Please try again. This time plot revenue and spending as a percentage of GDP. I'll save you some time, go here to see it.
You are correct that spending is up, even as a percentage of GDP. The budget should be reviewed, as some of the causes are cyclical (the recession) and will "self solve" as the economy improves, while others are structural issues, like devoting an ever larger chunk of the budget to military and war expenditures over the past decade.
But it's just as important to realize that as a percentage of GDP revenue is down. Those tax cuts mean the government is taking in a smaller percentage of economic output. So when inflation drives up the cost of guns/tanks/healthcare/office space/contractors for the government there isn't a corresponding increase in revenue to off set it, because we've chosen to end taxes on a number of things that get inflated (like the wealthiest 1%'s salaries).

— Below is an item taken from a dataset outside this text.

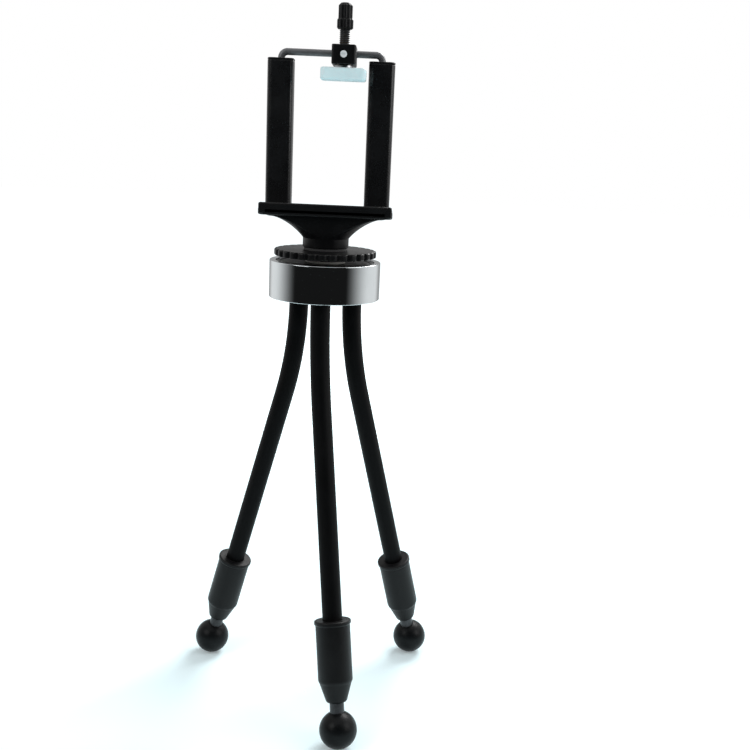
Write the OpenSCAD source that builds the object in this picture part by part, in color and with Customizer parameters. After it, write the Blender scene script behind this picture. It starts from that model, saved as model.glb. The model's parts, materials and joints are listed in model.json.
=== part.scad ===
// Small phone tripod: three bendable legs with ball feet, a round hub, a platform wheel with a
// quarter-inch screw, and a spring clamp that holds a phone between a ledge and a screwed pad.
// Millimetres, +Z up, the front leg towards -Y. The origin is on the floor, at the middle of the
// footprint of the three feet.

/* [Legs] */
// Diameter of the rubber skin of a leg
leg_d = 7.7; // [6.8:0.1:9]
// Diameter of the soft wire inside a leg
core_d = 3.2; // [2:0.1:4]
// Length of each of the two upper flexible stretches, from one bending place to the next
link_len = 20; // [16:1:40]
// Length of the third flexible stretch
mid_len = 44; // [24:1:50]
// Length from the last bending place to the middle of the ball foot
tail_len = 79.1; // [66:0.1:90]
// How far a leg is bent outward over its two upper stretches, in degrees
leg_bend = 16; // [10:0.25:22]
// Direction in which the left leg is bent, in degrees from the front, positive to the right
left_leg_turn = -111.9; // [-130:0.1:-100]
// Direction in which the front leg is bent, in degrees
front_leg_turn = 20.5; // [-10:0.1:30]
// Direction in which the right leg is bent, in degrees
right_leg_turn = 127.1; // [105:0.1:140]

/* [Feet] */
// Diameter of the ball feet
ball_d = 14.6; // [12:0.1:20]
// Diameter of the end sleeves
sleeve_d = 13.4; // [12.6:0.1:16]
// Length of the end sleeves
sleeve_len = 31.3; // [28:0.1:36]
// Length of the tapered lower end of a sleeve
sleeve_taper = 7.3; // [4:0.1:10]
// Thickness of the raised rim round a sleeve's top
rim_h = 1.8; // [1:0.1:3]
// How far the rim stands out of the sleeve
rim_out = 0.45; // [0.2:0.05:1]
// Diameter of the foot studs
stud_d = 5.6; // [4.4:0.1:6.4]
// Length of stud that shows between the sleeve and the ball
neck_len = 3.4; // [2:0.1:6]

/* [Hub] */
// Outer diameter of the bright hub collar
hub_d = 43.6; // [42:0.1:52]
// Height of the hub collar
hub_h = 14.5; // [14:0.5:22]
// Wall of the hub collar
collar_wall = 2.4; // [1.5:0.1:2.6]
// Radius of the circle on which the legs leave the hub
leg_circle_r = 12.4; // [12.2:0.1:12.8]
// Turn of the three leg sockets round the hub, in degrees
socket_turn = -2.5; // [-20:0.5:20]
// Thickness of the plate that closes the hub below
plate_t = 2; // [1.5:0.1:3]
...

Your bottom line is wrong. Revenue is up in dollar amount, but down as a percentage of the economy. Spending is up by both measures. Revenue has not kept pace with economic growth. To solve the debt and deficits we must both lower spending and raise tax revenue, ideally by closing loopholes and credits, rather than raising the marginal rates.
That is true, but in this instance, this was a no-bid contract. And for hundreds of millions of dollars (do you realize how many programmer hours that buys?!) this is a fiasco. Just wait until it starts working and healthy working people realize how much they're going to have to spend to subsidize all the lower-income and non-workers. This is going to be a spectacular disaster.
but you WILL need healthcare
Yes. And I will need food and water, as well as shelter and clothing. In fact, those things are a far higher priority in my day to day survival than health care.
Is it now the job of the government to provide all things deemed essential?
The line must be drawn here. This far. No further.